Enable these parameters in a sidebar and make sure you know what they’re responsible for:
- ‘Status Code’ → with this parameter on, you’ll be able to check status codes of all pages on your website and spot such issues as broken pages, 4XX error pages, broken redirects, endless redirects, broken images, etc.
- ‘Content-type’ → check the type of the returned content: text/html, image/png, application/pdf, etc.
- ‘Issues’ → the number of all issues found on the page.
- ‘Response Time’ → check if it takes long to load resources on your website.
- ‘Click Depth’ and ‘URL Depth’ → to analyze website structure and optimize internal linking.
- ‘Crawling and Indexing’ → check crawling and indexing instructions for the current URL: robots.txt, Meta Robots, X-Robots-Tag, canonical, etc. Also, see if any issues with redirects occur on your website.
- ‘Links’ → analyze incoming and outgoing links, internal PageRank, spot mixed content issue, and pages with HTTPS protocol that link to other pages with HTTP.
- ‘Head Tags’ → check out titles, descriptions, hreflang attributes, etc.

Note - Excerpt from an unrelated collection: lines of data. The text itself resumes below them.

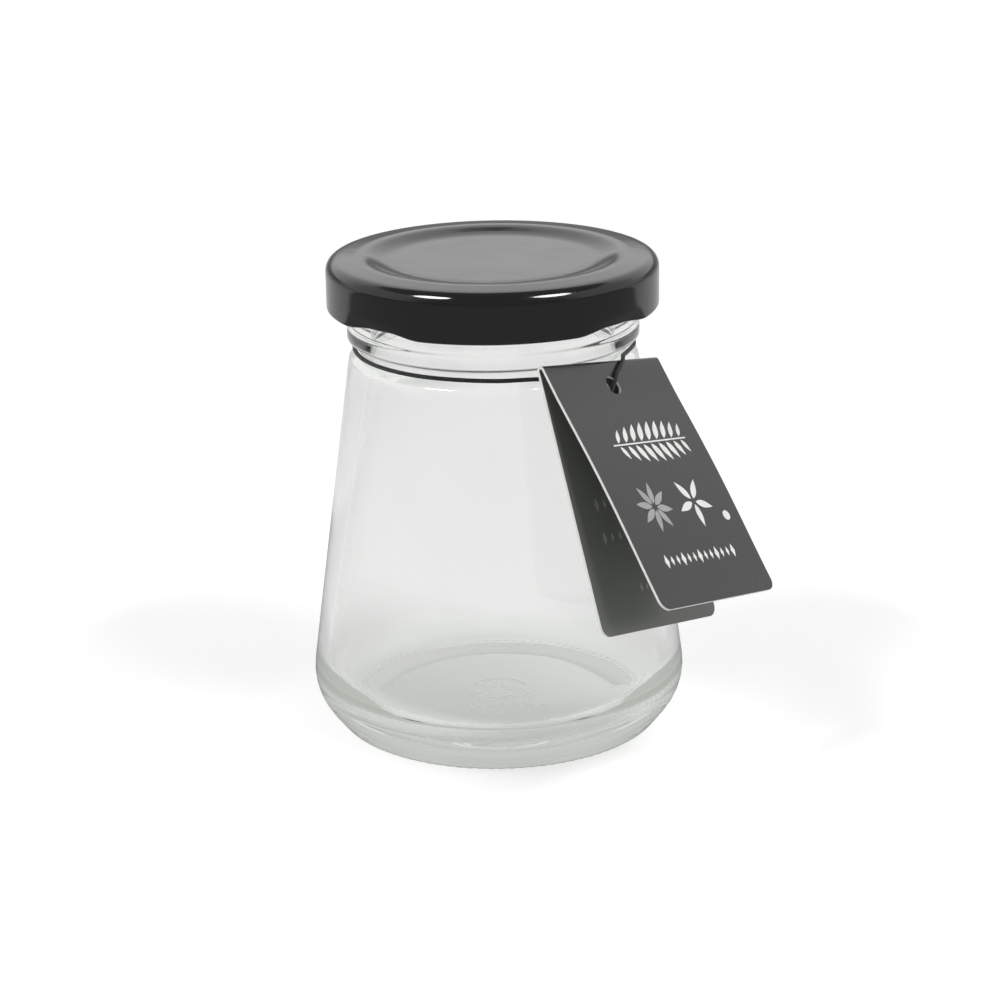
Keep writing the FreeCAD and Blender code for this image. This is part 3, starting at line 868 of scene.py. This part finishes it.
# ---- elastic cord ----
# The cord is thin round elastic with a knitted black cover. It goes from its knot out
# through the back panel, once round the waist of the jar, over the fold and in through
# the front panel.
CORD_D, CORD_DROP, CORD_GAP = 0.00065, 0.0016, 0.0002
CORD_Z = BEAD_LOW - CORD_DROP
RING_R = WAIST_R + CORD_GAP + CORD_D / 2
RING_START, RING_STEP, RING_POINTS = math.radians(-76), math.radians(30), 10
KNOT_DROP, KNOT_LEAD, CORD_SPACING = 0.0060, 0.0010, 0.0007
# The cord's route off the waist, with heights from the cord's middle there.
CORD_TO_NECK = [
    (0.0160, -0.0180, -0.0030),
    (0.0152, -0.0175, -0.0024),
    (0.0143, -0.0176, -0.0016),
    (0.0131, -0.0186, -0.0008),
    (0.0104, -0.0196, -0.0004),
    (0.0058, -0.0207, -0.0001),
]
CORD_TO_KNOT = [
    (0.0204, -0.0067, 0.0001),
    (0.0194, -0.0104, 0.0005),
    (0.0194, -0.0120, 0.0008),
    (0.0192, -0.0139, 0.0004),
    (0.0186, -0.0158, -0.0002),
    (0.0181, -0.0172, -0.0008),
    (0.0178, -0.0180, -0.0016),
    (0.0173, -0.0182, -0.0029),
]


def over_knot(along, above):
    """A point that far above the knot's top, and along the fold from its middle."""
    lean = (FRONT_LEAN + BACK_LEAN) / 2
    down = Vector((0, -math.sin(lean), -math.cos(lean)))
    return hang @ (Vector((along, 0, 0)) + down * (KNOT_DROP - above))


def thread_curve(name, points, diameter):
    """A round cord along a smooth NURBS line."""
    curve = bpy.data.curves.new(name, "CURVE")
    curve.dimensions = "3D"
    curve.bevel_depth = diameter / 2
    curve.bevel_resolution = 4
    curve.resolution_u = 8
    curve.use_fill_caps = True
    line = curve.splines.new("NURBS")
    line.points.add(len(points) - 1)
    for point, place in zip(line.points, points):
        point.co = (*place, 1)
    line.order_u = 3
    line.use_endpoint_u = True
    piece = bpy.data.objects.new(name, curve)
    collection.objects.link(piece)
    return piece


corner_r = RING_R / math.cos(RING_STEP / 2)
waist = []
for i in range(RING_POINTS):
    bearing = RING_START - (i + 0.5) * RING_STEP
    waist.append((corner_r * math.cos(bearing), corner_r * math.sin(bearing), 0))
round_neck = [Vector(point) + Vector((0, 0, CORD_Z))
              for point in CORD_TO_NECK + waist + CORD_TO_KNOT]
apart = CORD_SPACING / 2
route = [over_knot(-apart, 0), over_knot(-apart, KNOT_LEAD), *round_neck,
         over_knot(apart, KNOT_LEAD), over_knot(apart, 0)]

knit, mix = new_material("black elastic cover")
spot = add(mix, "ShaderNodeTexCoord").outputs["Object"]
stitch = add(mix, "ShaderNodeTexVoronoi", {"Vector": spot, "Scale": 5200.0})
stitch = stitch.outputs["Distance"]
surface(mix, {
    "Base Color": two_tone(mix, stitch, (0.020, 0.020, 0.021), (0.007, 0.007, 0.008)),
    "Roughness": 0.75,
    "Sheen Weight": 0.25,
    "Normal": bumped(mix, stitch, strength=0.6, distance=0.00008, invert=True),
})

cord = thread_curve("neck_cord", route, CORD_D)
cord.data.materials.append(knit)
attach(cord, "root")
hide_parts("cord")

# ---- knot ----
# The two ends of the elastic are tied in one overhand knot between the panels, and
# trimmed short below it.
KNOT_SIZE, KNOT_STEPS, KNOT_OPENING = 0.0008, 18, math.radians(60)
KNOT_PHASE = 0.12                       # how far one strand runs ahead of the other
KNOT_LOOPS, KNOT_REACH, KNOT_FLATNESS = 1.5, 2.4, 0.8
# Each tail's points: down from the knot's middle, out to the strand's side, and forwards.
TAIL = ((0.0016, 0.0006, 0), (0.0028, 0.0014, 0), (0.0046, 0.0017, 0.0002))

knot_middle = over_knot(0, -KNOT_SIZE)
knot_down = (over_knot(0, -KNOT_LEAD) - over_knot(0, 0)).normalized()
knot_side = (hang.to_3x3() @ Vector((1, 0, 0))).normalized()
knot_out = knot_down.cross(knot_side)


def from_knot(down, aside, out):
    """A point given from the knot's middle."""
    return knot_middle + knot_down * down + knot_side * aside + knot_out * out


def knot_line(strand):
    """One strand (-1 or 1) of the knot: from its top round an open trefoil to its tail."""
    points = [over_knot(strand * apart, 0)]
    sweep = 2 * math.pi - KNOT_OPENING
    for i in range(KNOT_STEPS + 1):
        t = sweep * (i / KNOT_STEPS - 0.5) + strand * KNOT_PHASE
        aside = (math.sin(t) + KNOT_LOOPS * math.sin(2 * t)) / KNOT_REACH
        down = (math.cos(t) - KNOT_LOOPS * math.cos(2 * t)) / KNOT_REACH * KNOT_FLATNESS
        out = -math.sin(3 * t) / 2
        points.append(from_knot(KNOT_SIZE * down, KNOT_SIZE * aside, KNOT_SIZE * out))
    return points + [from_knot(down, strand * aside, out) for down, aside, out in TAIL]


strands = [thread_curve(f"strand {strand}", knot_line(strand), CORD_D) for strand in (-1, 1)]
joined = bmesh.new()
graph = bpy.context.evaluated_depsgraph_get()
for strand in strands:
    shaped = bpy.data.meshes.new_from_object(strand.evaluated_get(graph), depsgraph=graph)
    joined.from_mesh(shaped)
    bpy.data.objects.remove(strand)
knot_mesh = bpy.data.meshes.new("cord_knot")
joined.to_mesh(knot_mesh)
joined.free()
knot_mesh.materials.append(knit)
for face in knot_mesh.polygons:
    face.use_smooth = True
knot = bpy.data.objects.new("cord_knot", knot_mesh)
collection.objects.link(knot)
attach(knot, "root")
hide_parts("knot")
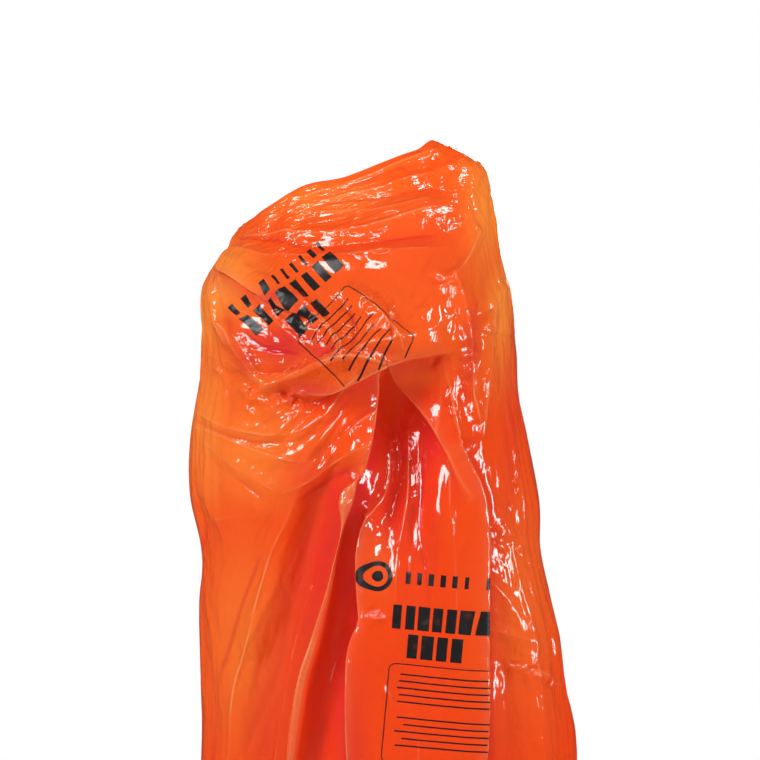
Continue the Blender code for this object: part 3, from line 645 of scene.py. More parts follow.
def foldedWeb(web, columns, seed):
    forms, ridges, laps, spots, plyAndShadeSpots, flows, paintedLightSpots = (
        (frontForms, frontRidges, frontLaps, frontCrinkles, frontPlyAndShade, frontFlows, frontPaintedLight)
        if web == "front"
        else (backForms, backRidges, backLaps, backCrinkles, backPlyAndShade, backFlows, backPaintedLight)
    )
    s, v, u, w, y = webDrawing(web, columns)
    wobbleU = u + folding["wander"] * cloudNoise(u, w, folding["wanderSize"], seed)
    wobbleW = w + folding["wander"] * cloudNoise(u, w, folding["wanderSize"], seed + 2)
    height, plyAndShade, pale = np.zeros_like(u), np.zeros_like(u), np.zeros_like(u)
    shiftU, shiftW = np.zeros_like(u), np.zeros_like(u)
    for high, over, under, line in forms.values():
        line = smoothLine(line)
        away, strength, *_ = alongLine(wobbleU, wobbleW, line)
        if isUpright(line):
            side = np.sign(wobbleU - np.interp(wobbleW, *sortedLine(line)))
        else:
            side = np.sign(wobbleW - np.interp(wobbleU, *sortedLine(line, False)))
        width = np.where(side < 0, over, under)
        height += high * strength * np.exp(-((away / width) ** 2))
    broken = 0.25 + 0.75 * smoothStep(-0.25, 0.35, cloudNoise(u, w, 26, seed + 21))
    lineAway, lineShare = np.full(u.shape, folding["farAway"]), np.zeros_like(u)
    lapAway, lapShare = np.full(u.shape, folding["farAway"]), np.zeros_like(u)
    for high, width, line in ridges.values():
        line = smoothLine(line)
        away, strength, _, _, side = alongLine(wobbleU, wobbleW, line)
        strength = strength * endFade(u, w, line, width)
        height += high * strength * tent(away, 2.2 * width, 0.5)
        strength = strength * broken
        own = (away < np.abs(lineAway)) & (strength > 0.05)
        lineAway = np.where(own, away * side, lineAway)
        lineShare = np.where(own, np.clip(high / 0.010, -1, 1) * strength * smoothStep(5, 3, away), lineShare)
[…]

Sidebar parameters in Netpeak Spider

With these settings in action, the program will check website pages for all available SEO issues. To export all reports on the issues detected, use the 'Export' menu.

'Export' menu in Netpeak Spider

Or approach the results in the main table just in the program. In a sidebar, you’ll see all the issues listed in the order of severity. Red is for critical issues. Yellow stands for the warning, and blue indicates other various aspects worth your attention.

Approach the results in the main table of Netpeak Spider

Recap

Technical website audit is a regular process that can't be ignored if you want the website to rank high and receive traffic, leads, and conversions. Determine the frequency depending on the niche you work in and the website size. It can be conducted when:

the website’s launched
it’s relocated to a new domain
any changes such as redesign are done
routine weekly / quarterly crawls to spot random issues timely

This blog post includes main technical aspects analysis. If you want to go further, consider the analysis of content, images, backlinks, etc.